Oh, I mentioned that above. When we import the tags, we won't actually have a name for the taxonomy, just the Export ID. So when we create the ObjectTag, we can put the Export ID as the _name of the ObjectTag. Or perhaps we can just rename the _name field of ObjectTag to be _export_id, since this matching of taxonomies is exactly what the _name field is for anyways. Right?

If we ignore the org issue and link them to a Taxonomy/Tag anyway, they will show up in Studio, but the user may not be allowed to delete them or add more tags from that Taxonomy. I don't think that is a bad thing -- content authors can then work with their Taxonomy Admins to add org owners to the Taxonomy (or make it available to all orgs).

That makes sense to me :)

It's worth mentioning that this "re-appearing" is handled by ObjectTag.resync, which is called when individual tags are added or updated via the tagging API. But I'm not seeing where it's called during bulk tag import? E.g. actions.CreateTag does not use the api to create Tags, and so it looks like this step got missed.

Yeah it's not something we currently do. But we can add that in as part of this ticket.

bradenmacdonald commented 8 months ago

@yusuf-musleh

For scenario 3, in the case where some (or all) of the Tags with the same values exist, but the export_id does not match, do we want to map those Tags that have a matching value to the ones in the existing taxonomy and treat them as if they belong to it?

The values could match zero, one, or many taxonomies but there's no way to know if they're related or not. I want to treat Export ID as the source of truth and not try to "guess" which taxonomy it should be.

since the tag value should be unique in the DB across all taxonomies

Not sure why you're saying that. Values are only unique within a taxonomy.

For scenarios 4, building off Jill's point, if we allow those tags to be imported and shown in the UI, maybe we can add some sort of special distinction or indication on those tags (like a different color + tool tip) that informs the user that these tags were applied, however you do not have permissions to edit/remove tags for this taxonomy. They could then handle it internally with their Taxonomy Admins.

You can still remove the tags from the object, if you want. You just can't edit the taxonomy. Which is fine, since you can't edit taxonomies from the tagging drawer anyways. In fact, we currently don't let you edit taxonomies at all besides via import :p.

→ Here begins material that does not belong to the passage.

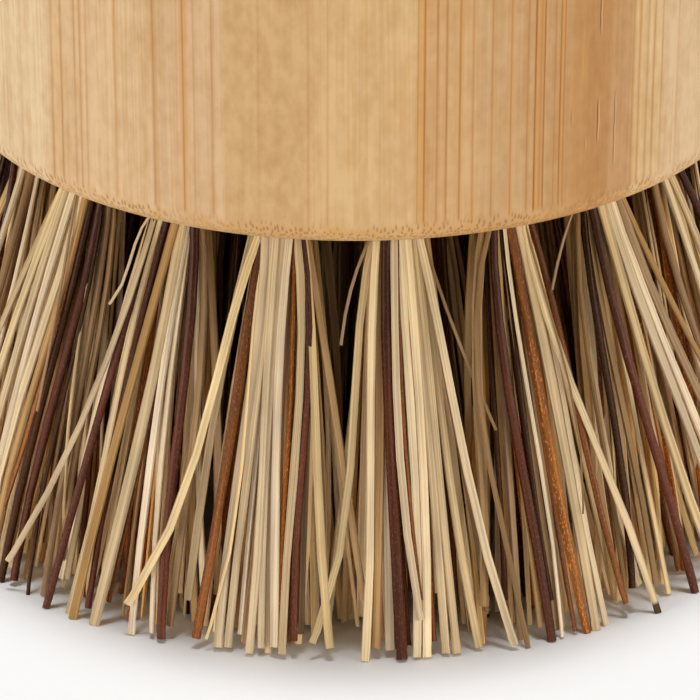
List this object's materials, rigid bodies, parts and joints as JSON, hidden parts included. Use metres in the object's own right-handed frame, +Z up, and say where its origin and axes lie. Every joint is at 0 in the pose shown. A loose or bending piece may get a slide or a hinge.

What I'm trying to say is that as far as the tagging drawer goes, these tags will look like any others, except you won't be able to add additional tags from the same taxonomy to your object. But everything else will look and behave the same.

yusuf-musleh commented 8 months ago

@bradenmacdonald

I want to treat Export ID as the source of truth and not try to "guess" which taxonomy it should be.

Got it, that makes sense.

Not sure why you're saying that. Values are only unique within a taxonomy.

Oh right! I forgot they're unique within the taxonomy, sorry for the confusion there.

these tags will look like any others, except you won't be able to add additional tags from the same taxonomy to your object

Got it, that sounds good to me 👍

ChrisChV commented 7 months ago

@bradenmacdonald I will stop the work here because of this discussion. I think the scope will change.

bradenmacdonald commented 7 months ago

@ChrisChV Thanks. I do think that the scope will change, yep. Just need a bit more time to figure it out.

bradenmacdonald commented 6 months ago

@yusuf-musleh Could you edit this story to replace the Acceptance criteria with these new ones? I can't edit it since you created it.

NEW Acceptance Criteria

  1. When a course with tags is exported to a .tar.gz file, it includes a new tags.csv file with the course tags.
    • This should be exactly the same format as already implemented in https://github.com/openedx/edx-platform/pull/34091
    • If neither the course itself nor any items in the course have tags, the tags.csv file is not included. (Probably use get_object_tag_counts() to determine this very efficiently.)
    • The format of the the tags.csv file will have to be changed slightly:
      • the "Type" column will have to be the block type (e.g. vertical not "Unit" etc.)
      • the "ID" column should just include the block_id e.g. 1238971 or unit7 not the whole usage key (block-v1:...). This is because the course export format is independent of the course ID.
      • These changes should be made to all versions of the "export tags CSV" code (don't just make these changes for course export).
  2. When a course is imported, if the import contains a tags.csv file, then after the content is imported, all the tags will be applied using the CSV. Invalid block IDs are ignored.
  3. Taxonomy Matching: (same as existing plan)
yusuf-musleh commented 6 months ago

@bradenmacdonald Updated the acceptance criteria.

ChrisChV commented 6 months ago

@yusuf-musleh

  1. Taxonomy Matching: (same as existing plan)

This part has been deleted in the description of the PR, the Taxonomy Matching scenarios. Is there a way to recover it?

bradenmacdonald commented 6 months ago

@ChrisChV Yes, to recover it do this:

Screenshot 2024-03-12 at 10 30 03 AM

Screenshot 2024-03-12 at 10 31 24 AM (ignore the part in red)

bradenmacdonald commented 6 months ago

@feanil I used to be able to edit this issue (as you can see in the edit history), but now I can't. I still have the ability to close it though, even though I didn't create it.

I'd also like to rename milestones like https://github.com/openedx/modular-learning/milestone/5 which I used to be able to do but now I can't.

Was this an intentional change to my permissions or is something configured wrong?

yusuf-musleh commented 6 months ago

@ChrisChV Sorry about that! I did it in a hurry and didn't realize I was supposed to keep that part as is. I've updated the description again.

Thanks @bradenmacdonald for stepping in!